The Managing Director, International Monetary Fund, Ms Christine Lagarde, on Monday arrived Abuja on a four-day working visit and has been scheduled to meet President Muhammadu Buhari to discuss some of the challenges facing the Nigerian economy.
The Nigerian economy is currently facing fiscal and monetary challenges such as the drop in global oil price, which has impacted negatively on the country’s revenue, weak external reserves, and increased pressure on the naira in the foreign exchange market, among others.
The IMF boss arrived the country through the Presidential Wing of the Nnamdi Azikiwe International Airport aboard a private jet, with registration number ZS-PNP, at about 2:54pm.
She was received by a Federal Government delegation led by the Minister of Finance, Mrs. Kemi Adeosun, and the Governor of the Central Bank of Nigeria, Mr. Godwin Emefiele.
Largade, spotting a white shirt, with a black tuxedo suit and a pair of black and white trousers, refused to speak with journalists who had waited with the minister and the CBN governor for over two hours at the airport before her arrival.
In a statement later released on its website, the IMF said that being the largest economy in Africa, the visit would provide an opportunity to strengthen the Fund’s partnership with Nigeria.
It said apart from meeting Buhari, Lagarde would meet with other stakeholders in the economy such as the National Assembly, business leaders, prominent women and representatives of the civil society.
The statement also quoted Lagarde as saying, “I look forward to productive meetings with President Buhari and his colleagues as they address important economic challenges, most importantly the impact of low oil prices.
“Nigeria is working hard to improve its business environment, promote opportunities for growth in the private sector, and strengthen social cohesion, all areas where the government has an important role to play.”
According to the statement, Lagarde will also travel to Cameroon where she is expected to meet with President Paul Biya and his economic team as well as private sector executives, women leaders, and other members of the Cameroonian society.
She is also expected to meet with the Finance ministers of the six-member countries of the Economic and Monetary Community of Central Africa on January 8.
Prof. Sheriffdeen Tella of the Department of Economics, Olabisi Onabanjo University, Ago-Iwoye, Ogun State, said the IMF chief’s visit should not be seen as an “ordinary visit or courtesy call.”

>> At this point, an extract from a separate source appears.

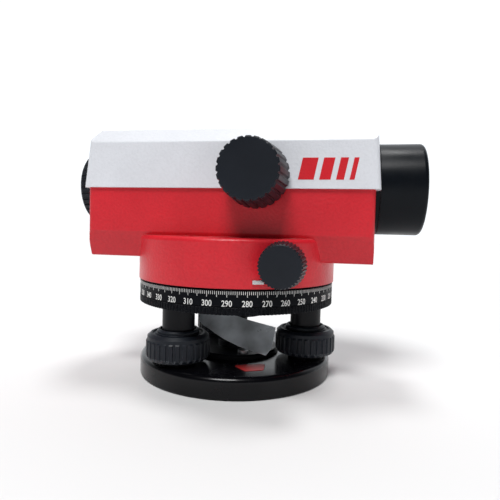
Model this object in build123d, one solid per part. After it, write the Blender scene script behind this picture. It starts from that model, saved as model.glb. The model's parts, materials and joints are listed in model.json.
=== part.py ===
"""Automatic level: a surveyor's self-levelling telescope on a three-screw base.

Row frame, millimetres: the origin is the centre of the tripod thread on the underside of the base, +Z is the
vertical axis, +X is the line of sight towards the objective, and -Y is the side with the focusing knob.
"""
from build123d import *
from math import cos, pi, radians, sin, sqrt
import os

# ---------------------------------------------------------------- overall places
SIGHT_Z = 100.0              # height of the line of sight
RUN = 0.05                   # radial clearance of a running fit
SEAT = 0.10                  # clearance of a drop-in seat
OBJECTIVE_END = 96.2
EYEPIECE_END = -85.2

# ---------------------------------------------------------------- base and foot screws
BASE_RADIUS = 52.0
BASE_HEIGHT = 10.5
BASE_TOP_ROUND = 2.5
BASE_FOOT_ROUND = 0.8
BASE_RELIEF_DEPTH = 1.6
BASE_RELIEF_INNER = 17.0
BASE_RELIEF_OUTER = 46.0
TRIPOD_WALL_RADIUS = 6.85    # plain wall at the minor radius of a 5/8 inch 11 tpi thread
BUSH_RADIUS = 11.0
BUSH_FLANGE_RADIUS = 14.0
BUSH_FLANGE = 2.0
INLAY_INNER = 32.0
INLAY_OUTER = 41.5
INLAY_HALF_WIDTH = 8.2
INLAY_OUTER_HALF_WIDTH = 4.6
INLAY_CORNER = 1.4
INLAY_DEPTH = 0.8
INLAY_PROUD = 0.15

SCREW_INSET = 12.78          # from the rim of the base to a foot screw's centre
SCREW_CIRCLE = BASE_RADIUS - SCREW_INSET
SCREW_ANGLES = {"a": -125.17, "b": -5.17, "c": 114.83}
BALL_HEIGHT = 7.0
BALL_RADIUS = 4.0
NECK_RADIUS = 2.8
CAP_RADIUS = 9.0
CAP_THICKNESS = 1.8

KNOB_RADIUS = 15.84
KNOB_RIB_DEPTH = 0.8
KNOB_RIBS = 30
KNOB_BOTTOM = 13.0
KNOB_TOP = 25.5
KNOB_RIB_TOP = 23.0
KNOB_RIM_RADIUS = 15.25
KNOB_CHAMFER = 1.0
COLLAR_TOP = 27.3
COLLAR_WALL = 1.5
POCKET_DEPTH_BELOW_SLEEVE = 2.2
SPINDLE_RADIUS = 2.75
SPINDLE_TOP = 42.0
SPINDLE_COLLAR_RADIUS = 6.0
SPINDLE_COLLAR = 2.5

# ---------------------------------------------------------------- boss and stud at the centre of the base
BOSS_RADIUS = 24.0
BOSS_THICKNESS = 2.4
BOSS_SCREW_CIRCLE = 18.5
CUP_HEIGHT = 3.0
CUP_WALL = 2.4
STUD_RADIUS = 6.5
STUD_TOP = 35.0
STUD_FOOT_GAP = 0.4
STUD_PLAY = 0.6

# ---------------------------------------------------------------- tribrach
TRIBRACH_BOTTOM = 38.0
TRIBRACH_TOP = 45.0
SLEEVE_RADIUS = 8.05
SLEEVE_WALL = 1.75
SLEEVE_BOTTOM = 24.5
TRIBRACH_RIM = 0.73          # metal outside each sleeve
TRIBRACH_RADIUS = SCREW_CIRCLE + SLEEVE_RADIUS + TRIBRACH_RIM
SLEEVE_ROOF = 1.2
SLEEVE_PLAY = 0.95           # side play of a sleeve in the pocket of its knob, for the tilt
SPINDLE_PLAY = 1.5           # side play of a spindle in its bush, for the tilt
THREAD_BUSH_BOTTOM = 30.0
SKIRT_BOTTOM = 31.0
SKIRT_WALL = 2.5
SKIRT_PLAY = 2.0

AXIS_RADIUS = 9.0            # bore of the vertical bearing
AXIS_SLEEVE_RADIUS = 14.0
AXIS_SLEEVE_TOP = 65.6
AXIS_FLOOR = 1.5
AXIS_SHOULDER_RADIUS = 17.5
AXIS_SHOULDER = 4.0

# ---------------------------------------------------------------- tension leaf
LEAF_THICKNESS = 0.6
LEAF_LEAN = 30.0             # degrees from upright, top leaning back
LEAF_TURN = 4.0              # degrees about the vertical
LEAF_FOOT = 8.0
LEAF_FOOT_LENGTH = 16.0
LEAF_FROM_SCREW_X = 7.6
LEAF_FROM_HUB = 0.9
LEAF_SCREW_RADIUS = 1.2
LEAF_OUTLINE = (             # along the bend and down the blade
    (0, 0), (14, 0), (17, -4.8), (26, -7.3), (41, -10.2), (40.3, -20.5), (37.8, -24.6),
    (24, -21.4), (16, -18.5), (10, -15.6), (7, -13.8), (3, -12.0), (0, -9.0),
)

# ---------------------------------------------------------------- horizontal circle
CIRCLE_WALL = 4.6
CIRCLE_RADIUS = TRIBRACH_RADIUS + SEAT + CIRCLE_WALL
CIRCLE_BOTTOM = 39.0
CIRCLE_TOP = 50.5
CIRCLE_KNURLS = 180
CIRCLE_KNURL_DEPTH = 0.45
CIRCLE_KNURL_TOP = 42.2
CIRCLE_GROOVE = 0.5
CIRCLE_FLANGE_WIDTH = 7.0
CIRCLE_FLANGE = 3.0

# ---------------------------------------------------------------- housing and cover
TURRET_OVERHANG = 0.57       # turret outside the circle below it
TURRET_RADIUS = CIRCLE_RADIUS + TURRET_OVERHANG
TURRET_BOTTOM = 50.9
TURRET_TOP = 73.5
TURRET_ROUND = 2.0
TURRET_WALL = 3.2
TURRET_ROOF = AXIS_SLEEVE_TOP + 3.2
BODY_LEFT = -74.4
BODY_RIGHT = 71.5
BODY_HALF_WIDTH = 30.0
BODY_BEVEL = 5.0
BODY_FLOOR_HALF_WIDTH = BODY_HALF_WIDTH - BODY_BEVEL
BODY_BOTTOM = 62.0
BODY_BEVEL_TOP = 75.2
BODY_WALL = 3.0
BODY_FLOOR = 72.6
BODY_CORNER = 3.0
BODY_EDGE_ROUND = 1.5
SEAM_Z = 97.5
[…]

“I think they want to convey their position with regards to the management of our economy, particularly with the devaluation (of the naira) issue they have been pursuing,” stated.

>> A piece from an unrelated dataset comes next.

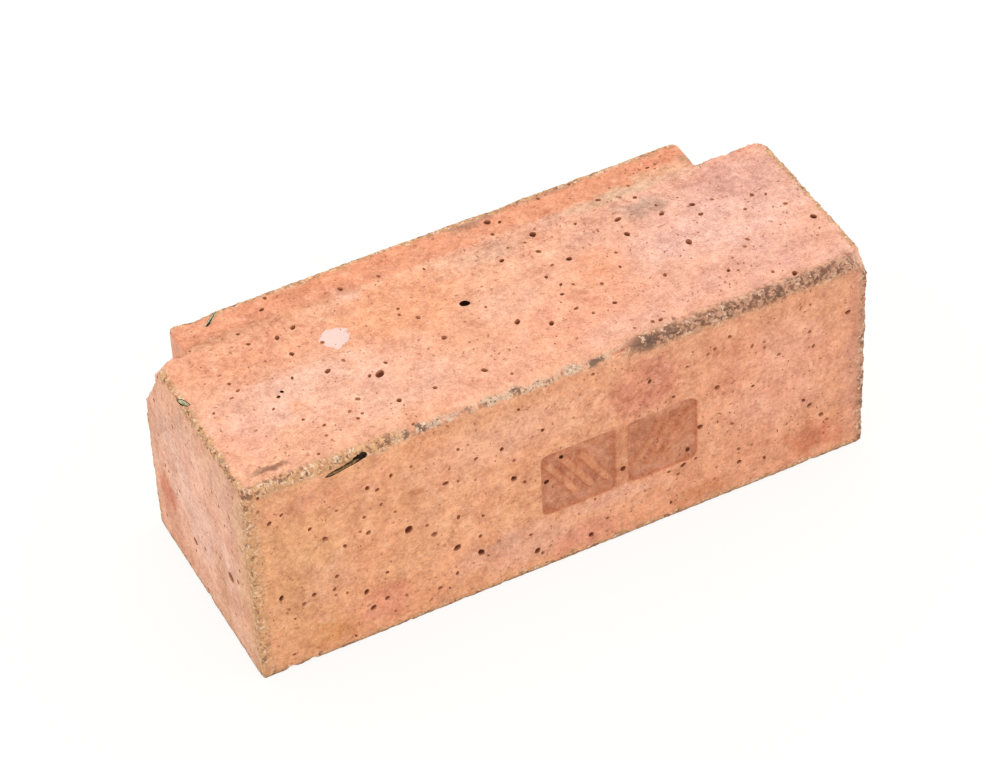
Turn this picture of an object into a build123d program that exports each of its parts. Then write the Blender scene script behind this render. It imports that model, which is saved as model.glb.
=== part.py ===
from build123d import *
import os

# A fired clay brick of nearly square section, as it lies on its bed face. Millimetres.
# The origin is the middle of the bed face. X runs along the brick, Y from the stamped
# front face to the back face, and Z up from the bed.

# The block
brick_length = 242.0
brick_width = 89.0
brick_height = 90.0

# The rebate along the back of the top. A lug stands up in it, flush with the top and
# back faces, so that the rebate shows as a notch at each end of the brick.
rebate_depth = 14.5
rebate_wall_height = 8.5
rebate_foot_drop = 30.0
rebate_crease_radius = 2.5
left_notch_length = 12.2
right_notch_length = 28.2
notch_corner_radius = 1.5
lug_left_corner_radius = 1.2
lug_right_corner_radius = 3.5

# The stamp's panel, sunk in the front face with sloping sides and crossed by a plain band
panel_length = 63.0
panel_height = 30.0
panel_from_left_end = 110.3
panel_above_bed = 24.5
panel_depth = 2.2
panel_draft_angle = 20.0
panel_corner_radius = 3.0
band_width = 4.2
band_from_panel_left = 30.4
band_below_face = 0.6

# The rounding of the arrises: the top front one is worn most
front_arris_radius = 4.5
end_arris_radius = 1.4
bed_arris_radius = 1.0
top_arris_radius = 1.0

# The knocks: a ball of this radius bites this deep into the sharp corner
notch_knock_radius = 9.0
notch_knock_bite = 4.6
front_knock_radius = 16.0
front_knock_bite = 6.4
splay_knock_radius = 6.0
splay_knock_bite = 1.6
splay_knock_above_bed = 58.0

# Where the faces lie
left_end = -brick_length / 2
right_end = brick_length / 2
front_face = -brick_width / 2
back_face = brick_width / 2
rebate_wall = back_face - rebate_depth
wall_foot = brick_height - rebate_wall_height
slope_foot = brick_height - rebate_foot_drop
lug_left = left_end + left_notch_length
lug_right = right_end - right_notch_length

# How far a cutting shape stands out of the clay, and how near two places are the same
clear = 5.0
near = 0.01


def full_block():
    """The pressed block, before anything is cut from it."""
    on_its_bed = (Align.CENTER, Align.CENTER, Align.MIN)
    return Box(brick_length, brick_width, brick_height, align=on_its_bed)


def rebate_space():
    """What the rebate takes away over the whole length: an upright wall, then a slope."""
    slope = (slope_foot - wall_foot) / rebate_depth
    outline = Polyline(
        (rebate_wall, brick_height + clear),
        (rebate_wall, wall_foot),
        (back_face + clear, slope_foot + slope * clear),
        (back_face + clear, brick_height + clear),
        close=True,
    )
    section = make_face(Plane.YZ * outline)
    prism = extrude(section, amount=brick_length / 2 + clear, both=True)
    along = prism.edges().filter_by(Axis.X)
    crease = along.sort_by_distance((0, rebate_wall, wall_foot))[0]
    return fillet(crease, rebate_crease_radius)


def lug(space):
    """The part of the rebate that stays full of clay, crisp at its left back corner."""
    plan = Rectangle(lug_right - lug_left, rebate_depth)
    plan = Pos((lug_left + lug_right) / 2, back_face - rebate_depth / 2) * plan
    for end, radius in ((0, lug_left_corner_radius), (-1, lug_right_corner_radius)):
        back_corners = plan.vertices().group_by(Axis.Y)[-1].sort_by(Axis.X)
        plan = fillet(back_corners[end], radius)
    return space & extrude(plan, amount=brick_height)


def notch_corners(clay):
    """The inner edges where the lug's ends rise from the rebate's wall and slope."""
    return [
        edge
        for edge in clay.edges()
        if min(abs(edge.center().X - lug_left), abs(edge.center().X - lug_right)) < near
        and edge.center().Y < back_face - max(lug_left_corner_radius, lug_right_corner_radius)
        and edge.center().Z < brick_height - near
    ]


def end_outlines(clay):
    """The edges round each end face."""
    ends = clay.faces().filter_by(Axis.X)
    return ends.sort_by(Axis.X)[0].edges() + ends.sort_by(Axis.X)[-1].edges()


def bed_arrises(clay):
    """The two long edges of the bed face."""
    return clay.edges().filter_by(Axis.X).group_by(Axis.Z)[0]


def back_outline(clay):
    """The top edges of the notches and of the lug, from one end to the other."""
    return [
        edge
        for edge in clay.edges()
        if edge.bounding_box().min.Z > brick_height - near
        and edge.center().Y > rebate_wall - near
    ]


def panel_space():
    """The stamp's sunk panel, less the band that stands across it."""
    across = left_end + panel_from_left_end + panel_length / 2
    up = panel_above_bed + panel_height / 2
    face = Plane(origin=(across, front_face, up), x_dir=(1, 0, 0), z_dir=(0, -1, 0))
    mouth = face * RectangleRounded(panel_length, panel_height, panel_corner_radius)
    sunk = extrude(mouth, amount=-panel_depth, taper=panel_draft_angle)
    band_middle = band_from_panel_left + band_width / 2 - panel_length / 2
    band = Pos(band_middle, 0, -band_below_face) * Rectangle(band_width, panel_height + clear)
    standing = extrude(face * band, amount=-panel_depth, taper=-panel_draft_angle)
    return sunk - standing


def knock(corner, inward, radius, bite):
    """A ball that bites this deep into the clay at a corner, from outside it."""
    back_off = Vector(*inward).normalized() * (radius - bite)
    centre = Vector(*corner) - back_off
    return Pos(*centre) * Sphere(radius)


space = rebate_space()
brick = full_block() - space + lug(space)
brick = fillet(notch_corners(brick), notch_corner_radius)
front_arris = brick.edges().filter_by(Axis.X).sort_by_distance((0, front_face, brick_height))[0]
brick = fillet(front_arris, front_arris_radius)
brick = fillet(end_outlines(brick), end_arris_radius)
brick = fillet(bed_arrises(brick), bed_arris_radius)
brick = fillet(back_outline(brick), top_arris_radius)
brick -= panel_space()
brick -= knock((left_end, rebate_wall, brick_height), (1, -1, -1), notch_knock_radius, notch_knock_bite)
brick -= knock((right_end, front_face, brick_height), (-1, 1, -1), front_knock_radius, front_knock_bite)
brick -= knock((left_end, back_face, splay_knock_above_bed), (1, -1, 0), splay_knock_radius, splay_knock_bite)

os.makedirs("parts", exist_ok=True)
export_step(brick, "parts/brick.step")
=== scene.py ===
import math
import random
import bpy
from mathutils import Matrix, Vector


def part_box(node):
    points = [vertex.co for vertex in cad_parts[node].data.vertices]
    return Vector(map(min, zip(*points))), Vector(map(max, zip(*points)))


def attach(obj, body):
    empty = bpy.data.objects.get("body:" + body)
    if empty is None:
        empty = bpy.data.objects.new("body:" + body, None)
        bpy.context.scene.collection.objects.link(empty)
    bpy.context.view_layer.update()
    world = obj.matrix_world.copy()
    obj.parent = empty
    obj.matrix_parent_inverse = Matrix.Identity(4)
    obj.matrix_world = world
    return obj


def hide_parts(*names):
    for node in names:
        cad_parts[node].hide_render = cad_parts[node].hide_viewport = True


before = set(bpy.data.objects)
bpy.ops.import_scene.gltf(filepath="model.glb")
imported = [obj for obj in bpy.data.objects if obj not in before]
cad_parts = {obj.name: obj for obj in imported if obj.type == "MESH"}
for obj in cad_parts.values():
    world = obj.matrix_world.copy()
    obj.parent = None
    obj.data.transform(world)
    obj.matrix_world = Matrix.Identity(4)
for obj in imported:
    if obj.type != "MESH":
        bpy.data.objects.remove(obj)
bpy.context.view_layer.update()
from types import SimpleNamespace

import bpy
import numpy as np
from mathutils import Matrix, Vector, noise

lowCorner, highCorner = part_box("brick")
mm = 0.001

# Places are in mm from the brick's front bottom left corner: x along it, y to the back, z up.
brickSize = [side / mm for side in highCorner - lowCorner]
length, width, height = brickSize


def place(x, y, z):
    return lowCorner + Vector((x, y, z)) * mm


# Working in the 3D view, by script

def selectOnly(piece):
    if bpy.context.object and bpy.context.object.mode != "OBJECT":
        bpy.ops.object.mode_set(mode="OBJECT")
    bpy.ops.object.select_all(action="DESELECT")
    piece.select_set(True)
    bpy.context.view_layer.objects.active = piece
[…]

Tella, who said he supported the President’s stand on naira devaluation, said, “I believe the central bank will be ready to prove why it is not necessary for us to devalue our currency, because that’s what they (IMF) want to pursue. That’s what they do many times.
“I think the meeting is about explaining directly why there is a need for the CBN to devalue the currency. They will also make suggestions on the benefits of such a devaluation. They will make some suggestions as if they are trying to assist us, but they are not always right.”
Tella said the IMF might also raise the issue of diversification of the Nigerian economy.
He added, “But we know we have to do that, and we hope that it will work out this time round, making sure that we look at agriculture as well as the mining sectors. They will emphasise that there is a need for us to develop those sectors.
“They will talk about further privatisation of enterprises, because they continue to promote market economy even when it does not work in some economies.”
The Head, Investment Research, Afrinvest West Africa Limited, Mr. Ayodeji Ebo, said, “I think the visit will enable the government to attend to the several policy issues that we have been trying to sort out in the past months.
“The first major thing I think may be presented will be the re-negotiation of our current loans in the light of the burden that debt servicing is constituting in our budget, which is about 23 per cent of the total budget.
“They may also try to see how we can manage the shock from the oil crisis by trying to advise on how we can grow or expand our tax base. In addition, they may also raise the issue of their stand regarding this current foreign exchange issue by reiterating their stand on how this can be resolved so that we are able to attract both foreign direct and portfolio investments in 2016.”